The title of the lessors of the plaintiff below was founded on a patent from the Commonwealth of Pennsylvania dated December 23, 1824, to Benjamin Pott, granting three hundred acres of land to him, in Schuylkill County; a survey of the land, and a deed executed on 17 March, 1830, by which the patentee conveyed the land to John G. Coster, John Hone, Moses Jaques, and Thomas K. Mercien, of the City of New York, trustees for the stockholders of the corporation known under the name of the New York & Schuylkill Coal Company, as well for such persons as were then stockholders as for such persons as might afterwards become stockholders
The New York & Schuylkill Coal Company was incorporated by the Legislature of New York on 18 April, 1823.

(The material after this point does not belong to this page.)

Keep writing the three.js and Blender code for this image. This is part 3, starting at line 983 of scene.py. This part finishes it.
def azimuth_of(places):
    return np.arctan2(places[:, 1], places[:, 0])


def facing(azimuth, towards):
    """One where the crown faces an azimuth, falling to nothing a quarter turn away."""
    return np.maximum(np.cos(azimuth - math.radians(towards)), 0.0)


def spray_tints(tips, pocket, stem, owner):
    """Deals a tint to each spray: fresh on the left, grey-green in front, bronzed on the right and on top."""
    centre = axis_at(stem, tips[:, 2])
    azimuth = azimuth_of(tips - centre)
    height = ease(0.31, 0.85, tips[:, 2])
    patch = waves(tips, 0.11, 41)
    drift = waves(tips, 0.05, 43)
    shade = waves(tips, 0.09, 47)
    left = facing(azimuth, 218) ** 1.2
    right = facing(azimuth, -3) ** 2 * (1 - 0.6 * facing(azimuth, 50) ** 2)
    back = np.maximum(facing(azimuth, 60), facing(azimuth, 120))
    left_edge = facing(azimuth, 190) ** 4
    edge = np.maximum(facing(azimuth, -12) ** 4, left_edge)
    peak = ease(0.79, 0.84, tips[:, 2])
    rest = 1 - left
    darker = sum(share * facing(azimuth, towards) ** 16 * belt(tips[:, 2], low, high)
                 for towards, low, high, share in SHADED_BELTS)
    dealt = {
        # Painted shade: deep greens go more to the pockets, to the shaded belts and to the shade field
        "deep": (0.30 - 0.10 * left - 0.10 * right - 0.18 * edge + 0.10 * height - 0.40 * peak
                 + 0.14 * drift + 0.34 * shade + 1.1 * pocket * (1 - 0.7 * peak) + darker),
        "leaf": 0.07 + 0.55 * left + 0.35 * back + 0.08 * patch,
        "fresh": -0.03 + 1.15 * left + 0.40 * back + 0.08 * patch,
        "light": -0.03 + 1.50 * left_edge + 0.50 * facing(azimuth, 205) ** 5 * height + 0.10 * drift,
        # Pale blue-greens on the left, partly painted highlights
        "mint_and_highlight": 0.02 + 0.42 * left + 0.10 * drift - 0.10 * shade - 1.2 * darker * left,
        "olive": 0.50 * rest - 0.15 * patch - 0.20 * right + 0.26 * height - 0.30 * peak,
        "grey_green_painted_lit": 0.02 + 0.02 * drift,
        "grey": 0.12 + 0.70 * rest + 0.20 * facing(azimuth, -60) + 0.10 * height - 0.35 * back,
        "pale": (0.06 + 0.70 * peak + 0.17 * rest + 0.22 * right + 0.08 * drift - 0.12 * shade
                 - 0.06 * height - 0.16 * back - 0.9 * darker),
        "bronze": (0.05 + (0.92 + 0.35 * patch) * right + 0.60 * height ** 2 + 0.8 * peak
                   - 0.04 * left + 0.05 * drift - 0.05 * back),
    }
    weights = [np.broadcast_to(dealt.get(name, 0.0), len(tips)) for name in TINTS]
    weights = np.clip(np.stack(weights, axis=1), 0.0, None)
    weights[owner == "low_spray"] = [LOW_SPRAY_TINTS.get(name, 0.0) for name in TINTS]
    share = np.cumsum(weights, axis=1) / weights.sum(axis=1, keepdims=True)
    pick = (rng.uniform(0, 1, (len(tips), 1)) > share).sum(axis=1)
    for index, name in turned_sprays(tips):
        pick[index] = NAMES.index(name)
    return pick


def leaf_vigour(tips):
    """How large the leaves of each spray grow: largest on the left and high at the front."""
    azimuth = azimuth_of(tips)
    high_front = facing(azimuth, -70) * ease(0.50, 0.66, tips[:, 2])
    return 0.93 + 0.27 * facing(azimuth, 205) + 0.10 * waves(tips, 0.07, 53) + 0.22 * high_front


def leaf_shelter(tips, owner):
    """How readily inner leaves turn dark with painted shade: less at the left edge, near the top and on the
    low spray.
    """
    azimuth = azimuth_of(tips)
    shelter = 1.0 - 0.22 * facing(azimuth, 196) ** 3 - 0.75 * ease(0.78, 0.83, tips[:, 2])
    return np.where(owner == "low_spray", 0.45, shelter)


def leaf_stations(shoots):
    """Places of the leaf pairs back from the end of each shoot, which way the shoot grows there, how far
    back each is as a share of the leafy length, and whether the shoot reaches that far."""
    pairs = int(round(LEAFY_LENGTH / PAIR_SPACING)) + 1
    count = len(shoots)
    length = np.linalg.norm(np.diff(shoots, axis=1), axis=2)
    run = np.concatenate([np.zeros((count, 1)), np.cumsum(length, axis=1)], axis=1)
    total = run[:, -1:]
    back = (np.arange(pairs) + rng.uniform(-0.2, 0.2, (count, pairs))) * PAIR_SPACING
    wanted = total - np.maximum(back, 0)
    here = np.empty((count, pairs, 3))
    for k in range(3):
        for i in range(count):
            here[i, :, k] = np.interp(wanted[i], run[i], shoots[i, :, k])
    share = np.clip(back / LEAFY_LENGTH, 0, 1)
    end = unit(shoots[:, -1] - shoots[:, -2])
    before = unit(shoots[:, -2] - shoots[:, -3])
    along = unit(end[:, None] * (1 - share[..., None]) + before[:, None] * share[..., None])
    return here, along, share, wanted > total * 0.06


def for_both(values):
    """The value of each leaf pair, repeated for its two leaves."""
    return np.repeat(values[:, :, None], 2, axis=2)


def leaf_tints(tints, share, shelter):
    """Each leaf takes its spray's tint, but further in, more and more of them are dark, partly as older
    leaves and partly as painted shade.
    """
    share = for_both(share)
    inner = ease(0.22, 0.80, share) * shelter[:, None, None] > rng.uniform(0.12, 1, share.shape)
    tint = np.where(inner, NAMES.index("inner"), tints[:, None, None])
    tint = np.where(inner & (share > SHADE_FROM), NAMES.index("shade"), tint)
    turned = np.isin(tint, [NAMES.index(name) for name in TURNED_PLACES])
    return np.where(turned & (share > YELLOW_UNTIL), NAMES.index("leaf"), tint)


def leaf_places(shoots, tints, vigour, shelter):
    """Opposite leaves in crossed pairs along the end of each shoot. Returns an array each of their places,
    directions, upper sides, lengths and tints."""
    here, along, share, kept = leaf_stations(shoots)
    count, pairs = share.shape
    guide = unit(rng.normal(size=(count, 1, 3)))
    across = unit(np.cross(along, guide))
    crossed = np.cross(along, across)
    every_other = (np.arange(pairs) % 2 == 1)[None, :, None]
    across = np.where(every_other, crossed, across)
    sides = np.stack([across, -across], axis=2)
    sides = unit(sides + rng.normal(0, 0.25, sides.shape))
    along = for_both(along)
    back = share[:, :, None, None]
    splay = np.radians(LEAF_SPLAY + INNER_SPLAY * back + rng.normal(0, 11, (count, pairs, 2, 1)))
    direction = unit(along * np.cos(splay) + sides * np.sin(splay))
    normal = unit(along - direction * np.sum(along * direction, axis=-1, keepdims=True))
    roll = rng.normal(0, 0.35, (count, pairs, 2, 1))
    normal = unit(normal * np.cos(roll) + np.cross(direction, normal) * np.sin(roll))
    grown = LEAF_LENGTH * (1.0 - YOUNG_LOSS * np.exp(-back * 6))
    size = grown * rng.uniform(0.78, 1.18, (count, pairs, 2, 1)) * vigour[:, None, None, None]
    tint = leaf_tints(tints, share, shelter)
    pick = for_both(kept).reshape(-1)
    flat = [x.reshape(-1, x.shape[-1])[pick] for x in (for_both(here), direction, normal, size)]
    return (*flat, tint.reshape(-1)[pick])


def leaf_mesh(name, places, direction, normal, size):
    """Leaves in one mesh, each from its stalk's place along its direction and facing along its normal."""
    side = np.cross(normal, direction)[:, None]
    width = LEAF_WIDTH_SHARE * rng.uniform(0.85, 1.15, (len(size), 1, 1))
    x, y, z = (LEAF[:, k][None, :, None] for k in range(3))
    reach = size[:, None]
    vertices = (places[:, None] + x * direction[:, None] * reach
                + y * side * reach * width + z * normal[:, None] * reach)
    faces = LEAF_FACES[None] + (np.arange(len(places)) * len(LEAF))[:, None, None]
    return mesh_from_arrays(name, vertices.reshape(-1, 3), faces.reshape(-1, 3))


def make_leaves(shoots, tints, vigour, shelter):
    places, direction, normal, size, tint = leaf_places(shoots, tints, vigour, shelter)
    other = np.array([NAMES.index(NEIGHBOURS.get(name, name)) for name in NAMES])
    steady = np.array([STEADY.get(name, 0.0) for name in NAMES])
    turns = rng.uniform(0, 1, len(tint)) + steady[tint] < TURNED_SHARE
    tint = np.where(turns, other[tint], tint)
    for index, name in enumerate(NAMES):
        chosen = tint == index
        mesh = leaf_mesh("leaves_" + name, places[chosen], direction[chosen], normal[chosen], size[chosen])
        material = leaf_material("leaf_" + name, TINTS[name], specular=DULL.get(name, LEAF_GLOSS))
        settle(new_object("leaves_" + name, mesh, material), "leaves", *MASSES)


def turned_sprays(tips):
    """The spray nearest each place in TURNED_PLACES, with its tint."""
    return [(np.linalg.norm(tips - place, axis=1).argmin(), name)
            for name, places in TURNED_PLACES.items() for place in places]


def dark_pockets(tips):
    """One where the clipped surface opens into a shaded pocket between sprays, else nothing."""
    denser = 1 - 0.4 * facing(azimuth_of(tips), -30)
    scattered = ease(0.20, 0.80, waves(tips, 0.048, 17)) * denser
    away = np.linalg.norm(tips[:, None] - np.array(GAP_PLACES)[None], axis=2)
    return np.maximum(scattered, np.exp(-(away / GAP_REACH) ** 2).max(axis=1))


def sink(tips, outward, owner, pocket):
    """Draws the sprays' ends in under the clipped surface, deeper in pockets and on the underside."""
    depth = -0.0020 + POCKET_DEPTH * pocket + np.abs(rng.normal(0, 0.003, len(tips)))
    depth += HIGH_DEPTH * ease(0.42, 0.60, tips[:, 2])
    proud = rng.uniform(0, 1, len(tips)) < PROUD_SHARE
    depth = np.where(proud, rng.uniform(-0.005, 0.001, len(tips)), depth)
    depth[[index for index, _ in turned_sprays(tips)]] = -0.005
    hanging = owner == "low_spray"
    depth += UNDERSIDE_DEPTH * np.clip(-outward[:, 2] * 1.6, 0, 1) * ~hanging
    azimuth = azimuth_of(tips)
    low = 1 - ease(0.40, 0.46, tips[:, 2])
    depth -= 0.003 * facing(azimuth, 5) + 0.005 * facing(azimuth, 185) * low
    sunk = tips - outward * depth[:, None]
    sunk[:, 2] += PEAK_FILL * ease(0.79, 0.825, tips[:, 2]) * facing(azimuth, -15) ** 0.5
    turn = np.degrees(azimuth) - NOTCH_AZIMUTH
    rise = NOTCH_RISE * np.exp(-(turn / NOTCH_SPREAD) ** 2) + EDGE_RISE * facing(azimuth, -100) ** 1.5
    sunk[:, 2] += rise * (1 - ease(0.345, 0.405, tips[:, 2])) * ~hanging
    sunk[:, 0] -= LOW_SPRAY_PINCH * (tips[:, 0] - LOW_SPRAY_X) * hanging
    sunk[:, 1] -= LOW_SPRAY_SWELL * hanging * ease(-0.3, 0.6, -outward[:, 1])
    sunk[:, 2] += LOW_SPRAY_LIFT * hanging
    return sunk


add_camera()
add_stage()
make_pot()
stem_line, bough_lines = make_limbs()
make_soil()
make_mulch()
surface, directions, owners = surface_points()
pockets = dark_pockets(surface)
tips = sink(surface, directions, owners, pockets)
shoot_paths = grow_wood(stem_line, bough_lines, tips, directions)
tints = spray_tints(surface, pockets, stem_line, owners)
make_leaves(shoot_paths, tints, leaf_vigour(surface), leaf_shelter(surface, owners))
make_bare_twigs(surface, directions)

Moses Jaques, one of the trustees, by direction of the company, conveyed the right and interest in the land held by him under the deed from Benjamin Pott and wife to the other trustees on the same uses and trusts. The lessors of the plaintiff in the circuit court survived John Hone.
The defendant below, without offering any evidence, insisted and prayed the court to charge the jury that the plaintiff, upon the evidence, was not entitled to recover, but the court gave the contrary direction.
The jury having given a verdict for the plaintiff below in conformity with the directions of the court and a judgment having been entered on the same, the defendant prosecuted this writ of error.